(Written instruction) Which lines below fall between the one containing "Recreate this object" and the one containing "from FreeCAD import Rotation, Vector"? Repeat them exactly, counting both of those lines, and add nothing else.

• • • • • • •

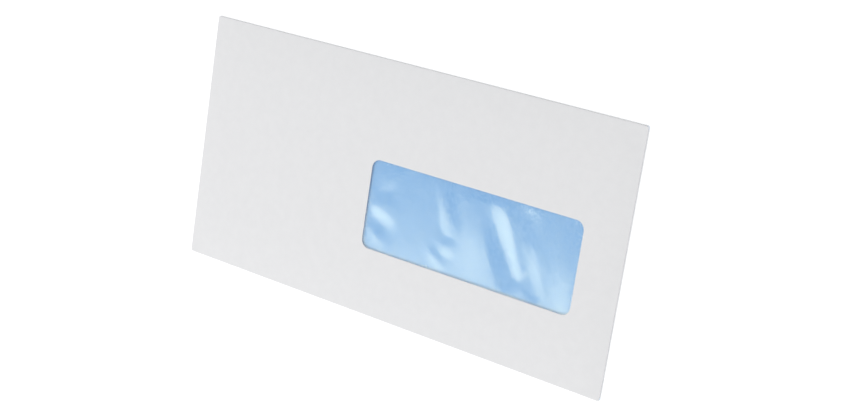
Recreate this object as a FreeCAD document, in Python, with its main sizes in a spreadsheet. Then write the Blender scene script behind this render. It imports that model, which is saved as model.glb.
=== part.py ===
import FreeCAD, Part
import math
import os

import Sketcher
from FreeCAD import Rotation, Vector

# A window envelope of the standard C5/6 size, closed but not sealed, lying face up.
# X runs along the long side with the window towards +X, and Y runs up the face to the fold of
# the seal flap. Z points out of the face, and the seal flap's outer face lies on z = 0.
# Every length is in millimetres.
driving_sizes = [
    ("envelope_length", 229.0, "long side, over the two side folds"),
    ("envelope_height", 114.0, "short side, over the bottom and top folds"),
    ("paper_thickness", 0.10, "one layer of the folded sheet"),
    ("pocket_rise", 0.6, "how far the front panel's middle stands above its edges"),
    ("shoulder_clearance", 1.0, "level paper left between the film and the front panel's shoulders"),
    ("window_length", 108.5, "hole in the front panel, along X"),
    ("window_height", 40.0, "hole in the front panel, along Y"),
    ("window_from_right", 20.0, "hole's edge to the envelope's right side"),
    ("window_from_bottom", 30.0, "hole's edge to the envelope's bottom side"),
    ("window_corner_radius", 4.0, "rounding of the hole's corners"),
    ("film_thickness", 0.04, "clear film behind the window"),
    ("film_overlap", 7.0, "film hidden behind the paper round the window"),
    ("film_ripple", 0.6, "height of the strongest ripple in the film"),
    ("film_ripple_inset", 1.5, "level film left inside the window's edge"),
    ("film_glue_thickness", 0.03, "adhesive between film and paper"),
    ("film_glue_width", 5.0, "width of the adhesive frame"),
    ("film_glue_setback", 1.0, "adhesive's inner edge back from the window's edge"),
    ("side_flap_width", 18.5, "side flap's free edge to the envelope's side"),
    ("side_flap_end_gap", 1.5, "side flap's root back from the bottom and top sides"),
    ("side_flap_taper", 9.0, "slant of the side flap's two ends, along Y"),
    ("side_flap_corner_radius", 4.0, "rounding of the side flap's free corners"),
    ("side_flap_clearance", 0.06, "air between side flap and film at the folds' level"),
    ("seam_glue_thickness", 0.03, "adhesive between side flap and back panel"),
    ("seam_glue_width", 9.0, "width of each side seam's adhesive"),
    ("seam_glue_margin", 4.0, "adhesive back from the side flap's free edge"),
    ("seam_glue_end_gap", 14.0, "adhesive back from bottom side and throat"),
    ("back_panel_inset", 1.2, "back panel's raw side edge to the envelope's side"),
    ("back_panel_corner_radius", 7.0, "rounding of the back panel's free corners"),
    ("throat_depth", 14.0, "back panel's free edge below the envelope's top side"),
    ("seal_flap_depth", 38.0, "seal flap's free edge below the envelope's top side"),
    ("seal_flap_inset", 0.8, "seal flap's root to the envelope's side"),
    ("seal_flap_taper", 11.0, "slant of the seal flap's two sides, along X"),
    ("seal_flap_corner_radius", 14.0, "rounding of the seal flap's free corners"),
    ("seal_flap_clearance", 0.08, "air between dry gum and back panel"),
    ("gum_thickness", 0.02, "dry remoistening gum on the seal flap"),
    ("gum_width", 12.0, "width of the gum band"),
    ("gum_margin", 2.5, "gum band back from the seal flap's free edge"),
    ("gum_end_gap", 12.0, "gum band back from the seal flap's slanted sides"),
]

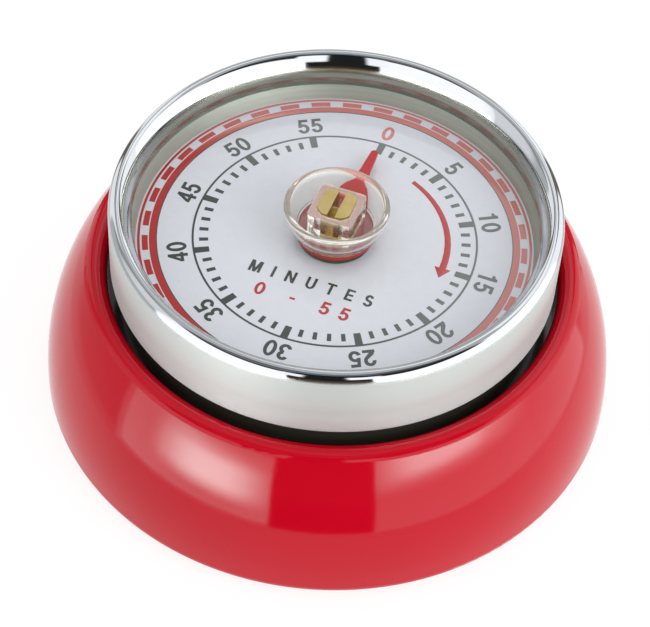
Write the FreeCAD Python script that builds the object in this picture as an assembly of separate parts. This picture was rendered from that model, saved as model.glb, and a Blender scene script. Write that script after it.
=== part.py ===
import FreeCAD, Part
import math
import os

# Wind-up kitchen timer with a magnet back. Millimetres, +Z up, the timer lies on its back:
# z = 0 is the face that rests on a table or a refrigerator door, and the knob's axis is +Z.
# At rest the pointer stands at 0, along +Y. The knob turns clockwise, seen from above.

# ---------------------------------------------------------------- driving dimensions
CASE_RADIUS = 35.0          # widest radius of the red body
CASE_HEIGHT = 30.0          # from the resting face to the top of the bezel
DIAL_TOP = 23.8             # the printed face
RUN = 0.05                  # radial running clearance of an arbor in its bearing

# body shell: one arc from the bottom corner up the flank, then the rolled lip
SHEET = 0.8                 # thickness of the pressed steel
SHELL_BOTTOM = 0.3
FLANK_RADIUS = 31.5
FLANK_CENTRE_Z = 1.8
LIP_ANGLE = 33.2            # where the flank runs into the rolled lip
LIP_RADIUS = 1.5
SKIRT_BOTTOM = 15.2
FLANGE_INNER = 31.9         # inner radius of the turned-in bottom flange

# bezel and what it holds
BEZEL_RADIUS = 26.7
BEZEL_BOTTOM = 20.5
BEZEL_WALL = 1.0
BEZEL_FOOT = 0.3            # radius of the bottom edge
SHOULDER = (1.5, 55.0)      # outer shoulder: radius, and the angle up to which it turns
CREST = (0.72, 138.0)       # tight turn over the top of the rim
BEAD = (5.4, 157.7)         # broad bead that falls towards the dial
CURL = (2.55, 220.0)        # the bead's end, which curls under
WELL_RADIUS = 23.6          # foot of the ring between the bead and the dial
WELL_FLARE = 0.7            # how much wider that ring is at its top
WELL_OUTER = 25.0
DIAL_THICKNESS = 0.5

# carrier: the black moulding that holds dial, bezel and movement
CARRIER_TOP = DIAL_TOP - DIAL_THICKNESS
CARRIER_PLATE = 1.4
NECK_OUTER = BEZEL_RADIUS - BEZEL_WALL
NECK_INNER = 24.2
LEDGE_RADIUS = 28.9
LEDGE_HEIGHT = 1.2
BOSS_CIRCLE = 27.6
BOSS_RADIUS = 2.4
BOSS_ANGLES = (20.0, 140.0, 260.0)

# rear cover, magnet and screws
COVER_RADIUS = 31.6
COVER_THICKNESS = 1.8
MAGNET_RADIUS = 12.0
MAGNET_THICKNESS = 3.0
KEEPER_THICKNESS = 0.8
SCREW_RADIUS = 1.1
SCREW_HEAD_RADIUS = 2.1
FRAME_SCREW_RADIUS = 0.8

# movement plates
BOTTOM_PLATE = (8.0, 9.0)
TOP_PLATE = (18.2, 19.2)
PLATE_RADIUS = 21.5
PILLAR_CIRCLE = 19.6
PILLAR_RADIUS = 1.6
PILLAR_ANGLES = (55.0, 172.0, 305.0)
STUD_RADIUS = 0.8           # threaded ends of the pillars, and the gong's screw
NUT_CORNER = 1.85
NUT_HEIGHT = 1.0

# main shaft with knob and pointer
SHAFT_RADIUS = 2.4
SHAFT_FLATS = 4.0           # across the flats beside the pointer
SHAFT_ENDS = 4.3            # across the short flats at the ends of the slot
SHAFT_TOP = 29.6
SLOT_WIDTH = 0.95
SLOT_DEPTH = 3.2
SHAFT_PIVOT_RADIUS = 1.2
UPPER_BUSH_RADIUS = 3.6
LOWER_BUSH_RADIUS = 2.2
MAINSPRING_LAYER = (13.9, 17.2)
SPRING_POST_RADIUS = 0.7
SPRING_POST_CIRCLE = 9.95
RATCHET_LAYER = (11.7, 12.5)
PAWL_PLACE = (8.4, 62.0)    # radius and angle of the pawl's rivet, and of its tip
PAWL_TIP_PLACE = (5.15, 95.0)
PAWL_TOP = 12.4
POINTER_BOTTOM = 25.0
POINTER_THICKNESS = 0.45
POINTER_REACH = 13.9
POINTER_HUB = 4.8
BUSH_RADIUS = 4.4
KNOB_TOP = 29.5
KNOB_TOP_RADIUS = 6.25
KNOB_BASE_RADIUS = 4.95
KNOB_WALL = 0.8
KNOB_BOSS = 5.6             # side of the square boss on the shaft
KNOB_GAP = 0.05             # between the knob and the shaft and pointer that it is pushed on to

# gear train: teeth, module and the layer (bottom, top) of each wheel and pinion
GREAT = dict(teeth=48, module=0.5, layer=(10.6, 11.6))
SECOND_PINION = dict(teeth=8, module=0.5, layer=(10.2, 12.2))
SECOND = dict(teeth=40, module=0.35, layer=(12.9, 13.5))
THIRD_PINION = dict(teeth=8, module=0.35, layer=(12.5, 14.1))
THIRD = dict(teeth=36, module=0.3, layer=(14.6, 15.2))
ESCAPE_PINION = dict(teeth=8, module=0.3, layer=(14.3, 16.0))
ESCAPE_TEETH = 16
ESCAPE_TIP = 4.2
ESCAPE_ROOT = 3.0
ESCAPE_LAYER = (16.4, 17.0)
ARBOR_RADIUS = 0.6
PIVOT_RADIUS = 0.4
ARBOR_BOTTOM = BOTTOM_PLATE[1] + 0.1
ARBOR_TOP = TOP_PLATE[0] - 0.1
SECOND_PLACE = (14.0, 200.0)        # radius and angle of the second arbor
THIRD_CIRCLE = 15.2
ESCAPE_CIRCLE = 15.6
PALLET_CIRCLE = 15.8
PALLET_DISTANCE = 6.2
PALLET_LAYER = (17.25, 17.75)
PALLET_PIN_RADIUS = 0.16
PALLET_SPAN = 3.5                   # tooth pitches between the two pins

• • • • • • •

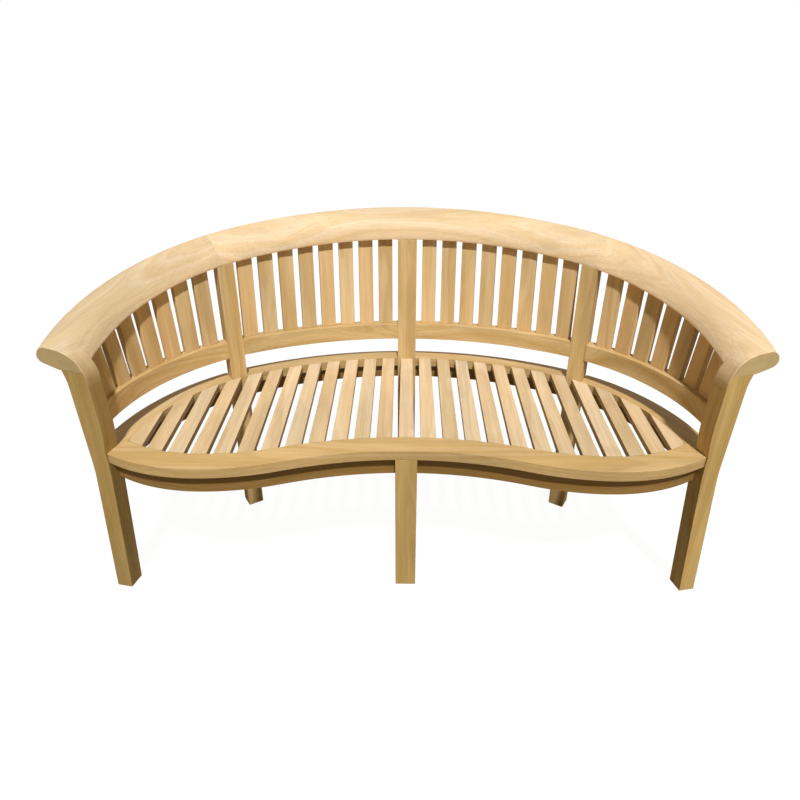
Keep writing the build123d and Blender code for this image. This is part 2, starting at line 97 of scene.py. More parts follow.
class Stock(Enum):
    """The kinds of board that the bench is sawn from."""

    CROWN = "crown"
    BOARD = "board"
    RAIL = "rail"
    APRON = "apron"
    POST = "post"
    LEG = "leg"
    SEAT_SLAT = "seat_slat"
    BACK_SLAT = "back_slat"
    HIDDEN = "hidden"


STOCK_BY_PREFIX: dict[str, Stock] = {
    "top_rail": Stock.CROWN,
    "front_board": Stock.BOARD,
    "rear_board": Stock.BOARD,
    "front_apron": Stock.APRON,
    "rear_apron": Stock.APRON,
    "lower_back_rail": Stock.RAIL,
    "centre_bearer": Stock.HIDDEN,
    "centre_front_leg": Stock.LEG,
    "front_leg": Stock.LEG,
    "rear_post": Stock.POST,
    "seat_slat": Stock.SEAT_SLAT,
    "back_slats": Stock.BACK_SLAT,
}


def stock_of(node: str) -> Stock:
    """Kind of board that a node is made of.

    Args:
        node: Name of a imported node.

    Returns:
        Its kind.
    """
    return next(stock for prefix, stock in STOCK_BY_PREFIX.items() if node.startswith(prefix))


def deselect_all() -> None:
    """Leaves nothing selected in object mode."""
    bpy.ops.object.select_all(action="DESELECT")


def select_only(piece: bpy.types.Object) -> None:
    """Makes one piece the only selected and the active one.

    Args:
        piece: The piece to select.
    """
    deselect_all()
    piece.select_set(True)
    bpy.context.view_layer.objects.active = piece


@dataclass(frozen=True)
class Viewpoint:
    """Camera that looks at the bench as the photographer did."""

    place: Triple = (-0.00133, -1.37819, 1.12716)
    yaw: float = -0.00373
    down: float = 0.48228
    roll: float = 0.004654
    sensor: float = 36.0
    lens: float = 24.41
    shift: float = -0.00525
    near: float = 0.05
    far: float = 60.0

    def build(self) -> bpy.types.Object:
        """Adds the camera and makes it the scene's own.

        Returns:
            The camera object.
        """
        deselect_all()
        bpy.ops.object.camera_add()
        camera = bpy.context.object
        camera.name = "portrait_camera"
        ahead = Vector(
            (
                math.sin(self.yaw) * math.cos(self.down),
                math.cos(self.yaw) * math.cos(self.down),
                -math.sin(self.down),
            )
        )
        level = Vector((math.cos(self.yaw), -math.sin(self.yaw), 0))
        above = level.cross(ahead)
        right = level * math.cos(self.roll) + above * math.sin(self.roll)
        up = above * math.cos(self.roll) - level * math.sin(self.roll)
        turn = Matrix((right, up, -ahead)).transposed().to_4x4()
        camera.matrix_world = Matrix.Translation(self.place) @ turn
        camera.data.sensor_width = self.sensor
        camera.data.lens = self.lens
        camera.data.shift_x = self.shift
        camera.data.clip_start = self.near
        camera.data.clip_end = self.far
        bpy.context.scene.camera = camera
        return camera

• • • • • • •

(Written reply)
Recreate this object as a FreeCAD document, in Python, with its main sizes in a spreadsheet. Then write the Blender scene script behind this render. It imports that model, which is saved as model.glb.
=== part.py ===
import FreeCAD, Part
import math
import os

import Sketcher
from FreeCAD import Rotation, Vector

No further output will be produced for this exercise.